To avoid and or deal with serious conflicts of interest it is helpful to have a simple, practical and usable Code of Practice.
IKF has adopted the following procedure as its Code of Practice:
- It is the responsibility of all Board Members, staff and volunteer members in positions of responsibility to declare to the Chief Executive, or other nominated party, in advance of any direct or indirect interest which may arise in respect any of the areas as outlined in the bullet points previously – if they may become a party to the process.
- All Board Members, staff and volunteer members in positions of responsibility should declare new interests to the Chief Executive, or other nominated party, at the earliest opportunity.
- The Chief Executive maintains a register of the declared interests of Board Members, staff and Federation members in positions of responsibility, detailing the nature and extent of such an interest. Conflict of Interest Register forms are available from the Chief Executive, or other nominated party.
- Where a conflict of interest is declared, the relevant Board member, staff or Federation member in a position of responsibility should not influence any decision on the matter. They should abstain from any vote and may wish to consider withdrawing from a meeting room whilst the relevant matter is being discussed. This should be recorded in the minutes of the meeting.
- No contract or other award should be made to a Board Member, Staff or Federation member in a position of responsibility, relating to a matter in which an interest has been declared without prior approval of the funding partners.
- Whenever members are unsure of the seriousness of a potential conflict of interest, they should err on the side of caution.
- Staff should notify the Federation of any other employment or self-employment upon appointment to the Federation or when other employment is offered or undertaken.
All Directors, employees and Federation Members will adhere to the above guidelines or face appropriate disciplinary procedures.
It is the duty of every Federation stakeholder to ensure that no conflicts of interest are allowed to take place, and any suspected activity should be reported to the Chief Executive or designated representative at the earliest possible opportunity.
Any person who has a conflict of loyalties should declare this and it should be included in the register of interests. They should also declare the interest at the beginning of the meeting at which an issue is to be discussed that is subject to the conflict and should take no further part in the discussions on the issue. This will ensure transparency and avoid any accusations of impropriety which would be damageable to the reputation of the Federation.
RELATED PARTIES TRANSACTIONS: GUIDANCE FOR COMPLETION
Board members and senior staff are required to complete the Related Parties Transactions form and list their interests where there is a controlling interest. It can be ignored if the interest is one of normal employment, e.g:
- My wife is an employee of such and such a company – this can be ignored.
- My sister works in local government – this can be ignored.
Board members should:
- Consider any company where they own 20% of the share capital.

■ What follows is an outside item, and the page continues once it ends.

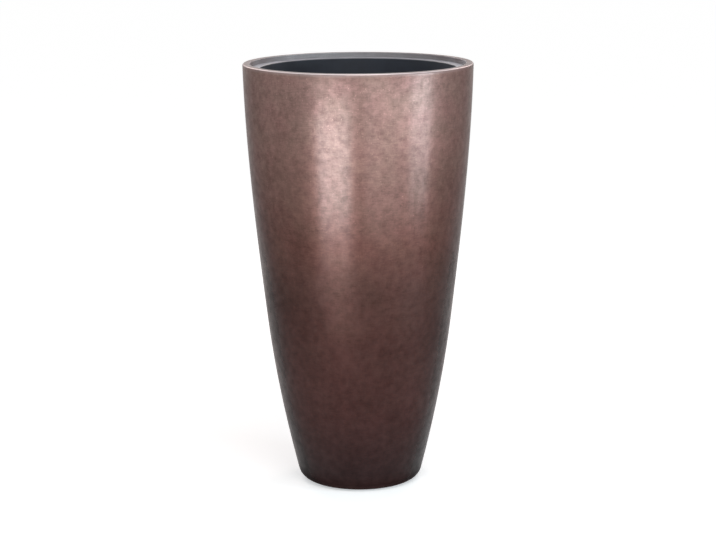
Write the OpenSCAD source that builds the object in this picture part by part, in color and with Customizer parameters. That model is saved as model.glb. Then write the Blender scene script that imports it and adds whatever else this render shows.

- Any business they control such as a coaching or consultancy company.
- Any KEMPO club, promotion or business where they exert significant influence as say Head Coach/President/Other senior official.
- They should include this information for their partner/spouse.
- Their adult children and the partners of their adult children.
- Any working parents.
- Siblings (include in the partner/spouse column if applicable).
AUDITING
Auditors to obtain an understanding of related party relationships and related party transactions, and to specifically inquire the following of management:
(a) The identity of each entity’s related parties, including changes from the prior period.
(b) The nature of the relationships between each entity and these related parties; and
(c) Whether each entity entered any transactions with these related parties during the period and, if so, the type and purpose of the transactions.
We are also required to inquire of management and others within each entity, the controls if any which management has established to:
(a) Identify, account for, and disclose related party relationships and transactions.
(b) Authorise and approve significant transactions and arrangements with related parties; and
(c) Authorise and approve significant transactions and arrangements outside the normal course of business.
Definition of related parties for the purposes of auditing are:
(1) A related party as defined in the financial reporting framework; or
(2) Where the applicable financial reporting framework establishes minimal or no party requirements:
(a) A person or other entity that has control or significant influence, directly or indirectly through one or more intermediaries, or the reporting entity.
(b) Another entity over which the reporting entity has control or significant influence, directly or indirectly through one of more intermediaries; or
(c) Another entity that is under common control with the reporting entity through having:
(I) Common controlling ownership;
(II) Owners who are close family members; or
(III) Common key management
Definition of Related Parties in the Financial Reporting Framework:
- a) an individual or entity that controls, is controlled by, or is under common control with, the entity (this includes parents, subsidiaries and fellow subsidiaries);
- b) an individual or entity that has an interest in the entity that gives it significant influence over the or has joint control over the entity;
- c) an associate or joint venture of the entity;
- d) directors and key management personnel of the entity or its parent;
- e) a close family* member of any individual referred to above;
- f) an entity that is controlled, jointly controlled or significantly influenced by any individual referred to above;
- g) a pension scheme for the benefit of employees of the entity, or of any entity referred to above.
* Family members, or members of the same household, who may be expected to influence, or be influenced by, that person in their dealings with the entity. This would normally include a person’s spouse, parent, child, brother, sister and the spouse of any of these.
REQUIRED ACTIONS
You are required to disclose in each entity’s financial statements material transactions undertaken with related parties, subject to the specified exemptions which include emoluments in respect of services as an employee or director, and certain inter group transactions where consolidated accounts are prepared.
Given the above, the following should be considered:
1 – Your systems and procedures for capturing related party transactions, including the type and purpose of the transaction;
2 – How you make your Board members and senior management aware of who a related party is, and in particular, how wide it goes eg brother/sister in law;
3 – Documentation of the likely risk of your directors and senior management being able to influence a transaction eg the risk is greater for an executive director/senior management than for a NED;
4 – Your systems and controls for authorising and approving significant transactions and arrangements with related parties.
In considering the appropriate controls which may be required, you should consider the susceptibility of the financial statements to material misstatement due to fraud or error that could result from the entity’s related party relationships and transactions.